* start WORKING DATA *

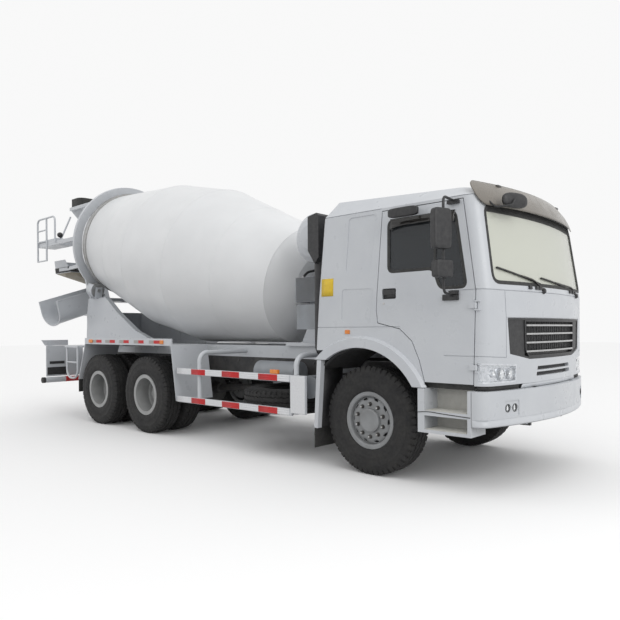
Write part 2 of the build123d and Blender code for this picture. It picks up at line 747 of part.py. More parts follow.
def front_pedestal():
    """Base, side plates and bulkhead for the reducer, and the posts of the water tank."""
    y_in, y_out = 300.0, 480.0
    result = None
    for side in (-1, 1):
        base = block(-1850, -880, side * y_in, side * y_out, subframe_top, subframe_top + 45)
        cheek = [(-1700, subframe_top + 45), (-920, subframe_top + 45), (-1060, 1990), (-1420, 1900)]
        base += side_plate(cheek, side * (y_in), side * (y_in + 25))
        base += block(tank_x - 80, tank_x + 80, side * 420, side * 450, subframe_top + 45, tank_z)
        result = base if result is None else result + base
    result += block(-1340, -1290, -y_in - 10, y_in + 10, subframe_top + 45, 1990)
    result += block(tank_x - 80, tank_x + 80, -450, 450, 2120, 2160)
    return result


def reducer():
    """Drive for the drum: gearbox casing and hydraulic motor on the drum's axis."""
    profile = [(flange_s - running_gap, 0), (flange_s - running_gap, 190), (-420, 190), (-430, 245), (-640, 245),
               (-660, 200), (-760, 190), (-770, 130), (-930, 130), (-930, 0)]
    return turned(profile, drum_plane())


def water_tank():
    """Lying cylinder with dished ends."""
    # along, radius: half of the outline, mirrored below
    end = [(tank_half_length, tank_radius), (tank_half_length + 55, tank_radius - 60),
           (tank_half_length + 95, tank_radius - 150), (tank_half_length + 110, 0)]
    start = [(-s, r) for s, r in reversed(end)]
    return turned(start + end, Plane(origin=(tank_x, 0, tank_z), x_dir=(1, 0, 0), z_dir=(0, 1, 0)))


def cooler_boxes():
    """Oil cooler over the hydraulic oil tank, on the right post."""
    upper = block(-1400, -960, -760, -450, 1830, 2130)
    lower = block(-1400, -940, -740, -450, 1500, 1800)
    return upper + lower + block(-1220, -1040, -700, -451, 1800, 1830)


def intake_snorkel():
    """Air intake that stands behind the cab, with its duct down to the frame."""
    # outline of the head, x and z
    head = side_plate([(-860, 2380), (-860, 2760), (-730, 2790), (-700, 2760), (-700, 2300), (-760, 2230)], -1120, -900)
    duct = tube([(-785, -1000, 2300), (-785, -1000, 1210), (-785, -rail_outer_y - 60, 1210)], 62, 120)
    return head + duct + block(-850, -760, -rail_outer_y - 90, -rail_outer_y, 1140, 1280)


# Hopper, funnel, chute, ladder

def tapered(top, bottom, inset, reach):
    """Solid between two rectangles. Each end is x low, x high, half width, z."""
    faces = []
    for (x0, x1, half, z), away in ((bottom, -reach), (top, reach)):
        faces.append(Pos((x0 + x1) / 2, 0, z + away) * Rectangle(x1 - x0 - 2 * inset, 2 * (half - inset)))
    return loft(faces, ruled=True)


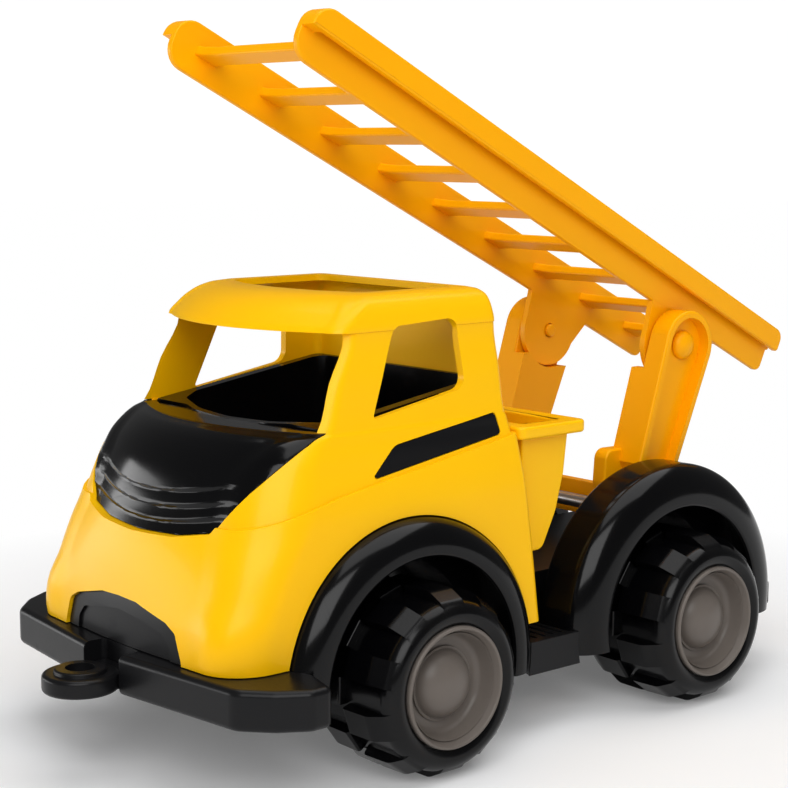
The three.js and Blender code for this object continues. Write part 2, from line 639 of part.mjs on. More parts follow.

* end WORKING DATA *

### OBJECTIVE
What do the records say? Quote them all exactly.

### SOLUTION BELOW
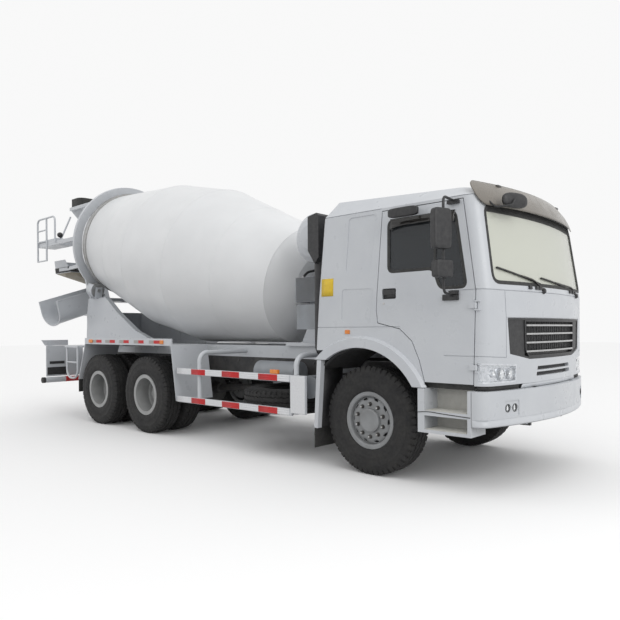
Write part 2 of the build123d and Blender code for this picture. It picks up at line 747 of part.py. More parts follow.
def front_pedestal():
    """Base, side plates and bulkhead for the reducer, and the posts of the water tank."""
    y_in, y_out = 300.0, 480.0
    result = None
    for side in (-1, 1):
        base = block(-1850, -880, side * y_in, side * y_out, subframe_top, subframe_top + 45)
        cheek = [(-1700, subframe_top + 45), (-920, subframe_top + 45), (-1060, 1990), (-1420, 1900)]
        base += side_plate(cheek, side * (y_in), side * (y_in + 25))
        base += block(tank_x - 80, tank_x + 80, side * 420, side * 450, subframe_top + 45, tank_z)
        result = base if result is None else result + base
    result += block(-1340, -1290, -y_in - 10, y_in + 10, subframe_top + 45, 1990)
    result += block(tank_x - 80, tank_x + 80, -450, 450, 2120, 2160)
    return result


def reducer():
    """Drive for the drum: gearbox casing and hydraulic motor on the drum's axis."""
    profile = [(flange_s - running_gap, 0), (flange_s - running_gap, 190), (-420, 190), (-430, 245), (-640, 245),
               (-660, 200), (-760, 190), (-770, 130), (-930, 130), (-930, 0)]
    return turned(profile, drum_plane())


def water_tank():
    """Lying cylinder with dished ends."""
    # along, radius: half of the outline, mirrored below
    end = [(tank_half_length, tank_radius), (tank_half_length + 55, tank_radius - 60),
           (tank_half_length + 95, tank_radius - 150), (tank_half_length + 110, 0)]
    start = [(-s, r) for s, r in reversed(end)]
    return turned(start + end, Plane(origin=(tank_x, 0, tank_z), x_dir=(1, 0, 0), z_dir=(0, 1, 0)))


def cooler_boxes():
    """Oil cooler over the hydraulic oil tank, on the right post."""
    upper = block(-1400, -960, -760, -450, 1830, 2130)
    lower = block(-1400, -940, -740, -450, 1500, 1800)
    return upper + lower + block(-1220, -1040, -700, -451, 1800, 1830)


def intake_snorkel():
    """Air intake that stands behind the cab, with its duct down to the frame."""
    # outline of the head, x and z
    head = side_plate([(-860, 2380), (-860, 2760), (-730, 2790), (-700, 2760), (-700, 2300), (-760, 2230)], -1120, -900)
    duct = tube([(-785, -1000, 2300), (-785, -1000, 1210), (-785, -rail_outer_y - 60, 1210)], 62, 120)
    return head + duct + block(-850, -760, -rail_outer_y - 90, -rail_outer_y, 1140, 1280)


# Hopper, funnel, chute, ladder

def tapered(top, bottom, inset, reach):
    """Solid between two rectangles. Each end is x low, x high, half width, z."""
    faces = []
    for (x0, x1, half, z), away in ((bottom, -reach), (top, reach)):
        faces.append(Pos((x0 + x1) / 2, 0, z + away) * Rectangle(x1 - x0 - 2 * inset, 2 * (half - inset)))
    return loft(faces, ruled=True)


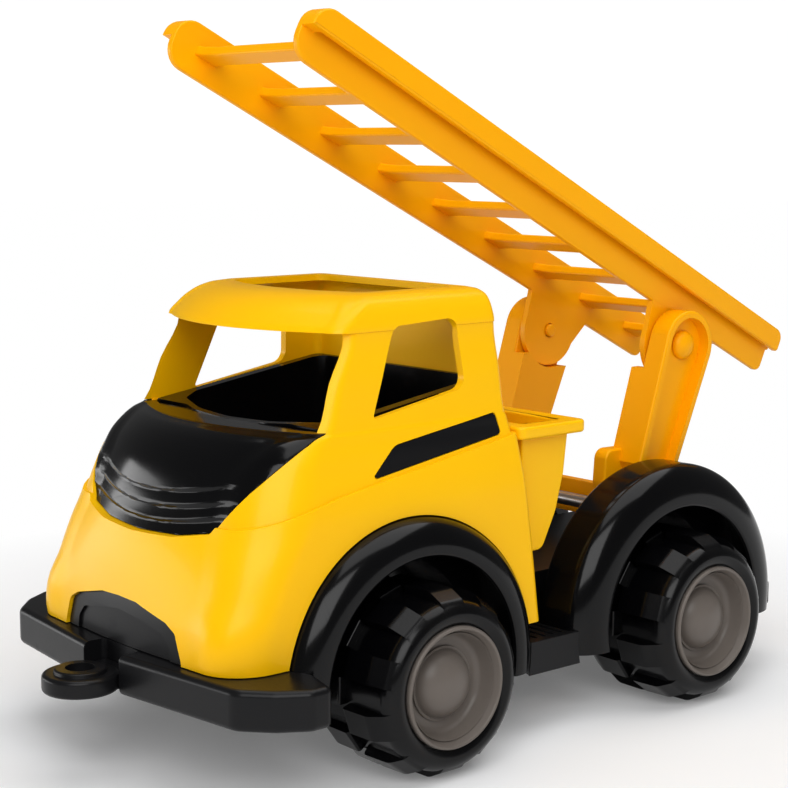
The three.js and Blender code for this object continues. Write part 2, from line 639 of part.mjs on. More parts follow.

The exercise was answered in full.